- SUPPLIED DATA -
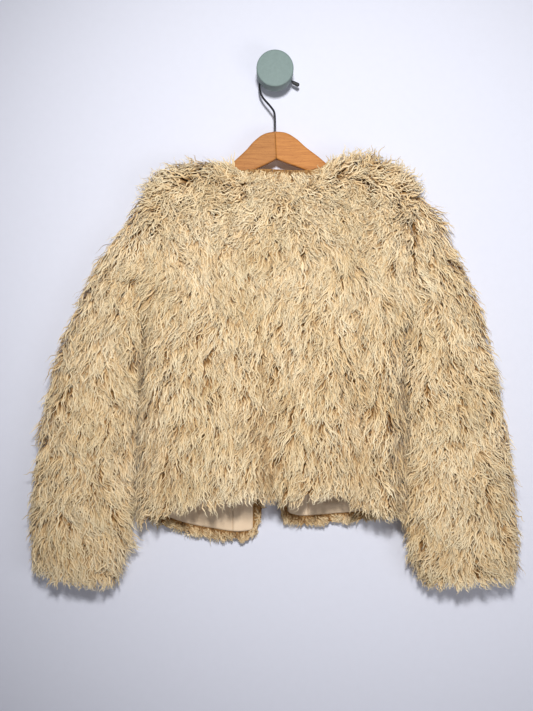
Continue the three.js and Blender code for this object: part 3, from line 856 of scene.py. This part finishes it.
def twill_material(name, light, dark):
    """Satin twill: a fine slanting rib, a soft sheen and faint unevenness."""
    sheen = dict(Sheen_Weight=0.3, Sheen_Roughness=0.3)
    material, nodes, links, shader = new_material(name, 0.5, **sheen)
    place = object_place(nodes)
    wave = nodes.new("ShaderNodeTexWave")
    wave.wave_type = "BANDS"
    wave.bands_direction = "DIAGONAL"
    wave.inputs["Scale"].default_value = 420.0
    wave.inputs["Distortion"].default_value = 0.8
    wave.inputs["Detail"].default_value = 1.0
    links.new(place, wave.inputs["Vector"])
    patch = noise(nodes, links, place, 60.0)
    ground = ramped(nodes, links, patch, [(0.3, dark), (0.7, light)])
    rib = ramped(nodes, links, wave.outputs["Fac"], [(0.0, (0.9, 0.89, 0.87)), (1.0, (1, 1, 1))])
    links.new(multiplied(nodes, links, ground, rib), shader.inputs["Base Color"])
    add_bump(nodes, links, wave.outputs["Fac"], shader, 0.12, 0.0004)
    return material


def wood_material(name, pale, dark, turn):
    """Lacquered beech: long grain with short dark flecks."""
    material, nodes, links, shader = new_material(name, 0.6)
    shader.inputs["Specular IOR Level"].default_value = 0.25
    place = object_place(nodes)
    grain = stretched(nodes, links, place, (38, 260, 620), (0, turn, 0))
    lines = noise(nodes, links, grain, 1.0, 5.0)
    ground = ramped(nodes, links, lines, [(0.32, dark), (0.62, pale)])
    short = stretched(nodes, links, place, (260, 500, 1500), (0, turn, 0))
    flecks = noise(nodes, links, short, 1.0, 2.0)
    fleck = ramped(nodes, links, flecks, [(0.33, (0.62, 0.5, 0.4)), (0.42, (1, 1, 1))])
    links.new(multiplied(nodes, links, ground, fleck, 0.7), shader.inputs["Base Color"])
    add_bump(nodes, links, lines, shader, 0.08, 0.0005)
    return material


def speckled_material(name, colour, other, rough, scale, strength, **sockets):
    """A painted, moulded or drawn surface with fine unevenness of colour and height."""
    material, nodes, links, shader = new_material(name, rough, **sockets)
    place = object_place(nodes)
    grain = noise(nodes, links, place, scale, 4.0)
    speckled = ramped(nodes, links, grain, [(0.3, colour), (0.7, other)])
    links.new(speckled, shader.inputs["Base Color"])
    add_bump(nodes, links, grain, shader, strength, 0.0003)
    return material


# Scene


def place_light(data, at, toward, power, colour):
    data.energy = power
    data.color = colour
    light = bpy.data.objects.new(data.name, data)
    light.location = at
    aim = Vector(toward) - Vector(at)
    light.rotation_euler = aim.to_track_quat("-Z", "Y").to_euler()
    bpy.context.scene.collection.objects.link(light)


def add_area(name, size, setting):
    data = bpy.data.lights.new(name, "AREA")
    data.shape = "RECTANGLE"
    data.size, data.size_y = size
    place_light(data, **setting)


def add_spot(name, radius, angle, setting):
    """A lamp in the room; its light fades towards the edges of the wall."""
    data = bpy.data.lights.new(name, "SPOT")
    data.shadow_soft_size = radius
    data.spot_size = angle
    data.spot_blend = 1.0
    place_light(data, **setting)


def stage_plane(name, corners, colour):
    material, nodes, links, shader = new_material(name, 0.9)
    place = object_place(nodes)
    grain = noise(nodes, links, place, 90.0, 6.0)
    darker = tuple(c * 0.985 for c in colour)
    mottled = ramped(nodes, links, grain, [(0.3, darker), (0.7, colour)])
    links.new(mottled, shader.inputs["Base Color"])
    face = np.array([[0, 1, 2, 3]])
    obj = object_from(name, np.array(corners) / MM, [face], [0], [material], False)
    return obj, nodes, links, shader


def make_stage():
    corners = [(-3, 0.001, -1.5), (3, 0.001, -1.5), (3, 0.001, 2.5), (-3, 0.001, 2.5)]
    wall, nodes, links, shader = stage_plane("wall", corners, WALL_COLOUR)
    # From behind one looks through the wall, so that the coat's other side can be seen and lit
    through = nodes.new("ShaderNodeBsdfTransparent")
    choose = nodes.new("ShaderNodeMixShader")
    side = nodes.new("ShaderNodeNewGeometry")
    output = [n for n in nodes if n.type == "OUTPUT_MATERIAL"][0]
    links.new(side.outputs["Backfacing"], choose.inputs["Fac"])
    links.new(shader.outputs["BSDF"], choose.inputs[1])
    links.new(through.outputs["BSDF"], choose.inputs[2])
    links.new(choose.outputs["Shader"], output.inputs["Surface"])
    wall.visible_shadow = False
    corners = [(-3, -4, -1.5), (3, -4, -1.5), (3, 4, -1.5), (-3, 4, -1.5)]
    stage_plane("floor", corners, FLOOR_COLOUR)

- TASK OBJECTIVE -
Please output the complete data exactly.

- RESPONSE TO THIS EXERCISE -
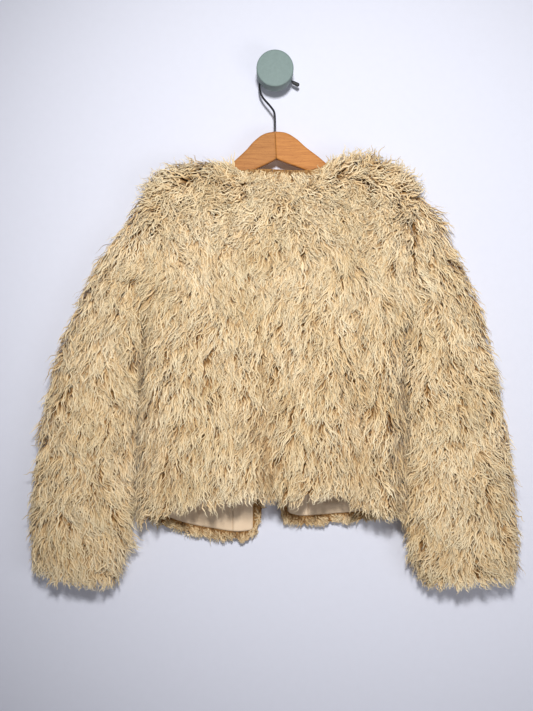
Continue the three.js and Blender code for this object: part 3, from line 856 of scene.py. This part finishes it.
def twill_material(name, light, dark):
    """Satin twill: a fine slanting rib, a soft sheen and faint unevenness."""
    sheen = dict(Sheen_Weight=0.3, Sheen_Roughness=0.3)
    material, nodes, links, shader = new_material(name, 0.5, **sheen)
    place = object_place(nodes)
    wave = nodes.new("ShaderNodeTexWave")
    wave.wave_type = "BANDS"
    wave.bands_direction = "DIAGONAL"
    wave.inputs["Scale"].default_value = 420.0
    wave.inputs["Distortion"].default_value = 0.8
    wave.inputs["Detail"].default_value = 1.0
    links.new(place, wave.inputs["Vector"])
    patch = noise(nodes, links, place, 60.0)
    ground = ramped(nodes, links, patch, [(0.3, dark), (0.7, light)])
    rib = ramped(nodes, links, wave.outputs["Fac"], [(0.0, (0.9, 0.89, 0.87)), (1.0, (1, 1, 1))])
    links.new(multiplied(nodes, links, ground, rib), shader.inputs["Base Color"])
    add_bump(nodes, links, wave.outputs["Fac"], shader, 0.12, 0.0004)
    return material


def wood_material(name, pale, dark, turn):
    """Lacquered beech: long grain with short dark flecks."""
    material, nodes, links, shader = new_material(name, 0.6)
    shader.inputs["Specular IOR Level"].default_value = 0.25
    place = object_place(nodes)
    grain = stretched(nodes, links, place, (38, 260, 620), (0, turn, 0))
    lines = noise(nodes, links, grain, 1.0, 5.0)
    ground = ramped(nodes, links, lines, [(0.32, dark), (0.62, pale)])
    short = stretched(nodes, links, place, (260, 500, 1500), (0, turn, 0))
    flecks = noise(nodes, links, short, 1.0, 2.0)
    fleck = ramped(nodes, links, flecks, [(0.33, (0.62, 0.5, 0.4)), (0.42, (1, 1, 1))])
    links.new(multiplied(nodes, links, ground, fleck, 0.7), shader.inputs["Base Color"])
    add_bump(nodes, links, lines, shader, 0.08, 0.0005)
    return material


def speckled_material(name, colour, other, rough, scale, strength, **sockets):
    """A painted, moulded or drawn surface with fine unevenness of colour and height."""
    material, nodes, links, shader = new_material(name, rough, **sockets)
    place = object_place(nodes)
    grain = noise(nodes, links, place, scale, 4.0)
    speckled = ramped(nodes, links, grain, [(0.3, colour), (0.7, other)])
    links.new(speckled, shader.inputs["Base Color"])
    add_bump(nodes, links, grain, shader, strength, 0.0003)
    return material


# Scene


def place_light(data, at, toward, power, colour):
    data.energy = power
    data.color = colour
    light = bpy.data.objects.new(data.name, data)
    light.location = at
    aim = Vector(toward) - Vector(at)
    light.rotation_euler = aim.to_track_quat("-Z", "Y").to_euler()
    bpy.context.scene.collection.objects.link(light)


def add_area(name, size, setting):
    data = bpy.data.lights.new(name, "AREA")
    data.shape = "RECTANGLE"
    data.size, data.size_y = size
    place_light(data, **setting)


def add_spot(name, radius, angle, setting):
    """A lamp in the room; its light fades towards the edges of the wall."""
    data = bpy.data.lights.new(name, "SPOT")
    data.shadow_soft_size = radius
    data.spot_size = angle
    data.spot_blend = 1.0
    place_light(data, **setting)


def stage_plane(name, corners, colour):
    material, nodes, links, shader = new_material(name, 0.9)
    place = object_place(nodes)
    grain = noise(nodes, links, place, 90.0, 6.0)
    darker = tuple(c * 0.985 for c in colour)
    mottled = ramped(nodes, links, grain, [(0.3, darker), (0.7, colour)])
    links.new(mottled, shader.inputs["Base Color"])
    face = np.array([[0, 1, 2, 3]])
    obj = object_from(name, np.array(corners) / MM, [face], [0], [material], False)
    return obj, nodes, links, shader


def make_stage():
    corners = [(-3, 0.001, -1.5), (3, 0.001, -1.5), (3, 0.001, 2.5), (-3, 0.001, 2.5)]
    wall, nodes, links, shader = stage_plane("wall", corners, WALL_COLOUR)
    # From behind one looks through the wall, so that the coat's other side can be seen and lit
    through = nodes.new("ShaderNodeBsdfTransparent")
    choose = nodes.new("ShaderNodeMixShader")
    side = nodes.new("ShaderNodeNewGeometry")
    output = [n for n in nodes if n.type == "OUTPUT_MATERIAL"][0]
    links.new(side.outputs["Backfacing"], choose.inputs["Fac"])
    links.new(shader.outputs["BSDF"], choose.inputs[1])
    links.new(through.outputs["BSDF"], choose.inputs[2])
    links.new(choose.outputs["Shader"], output.inputs["Surface"])
    wall.visible_shadow = False
    corners = [(-3, -4, -1.5), (3, -4, -1.5), (3, 4, -1.5), (-3, 4, -1.5)]
    stage_plane("floor", corners, FLOOR_COLOUR)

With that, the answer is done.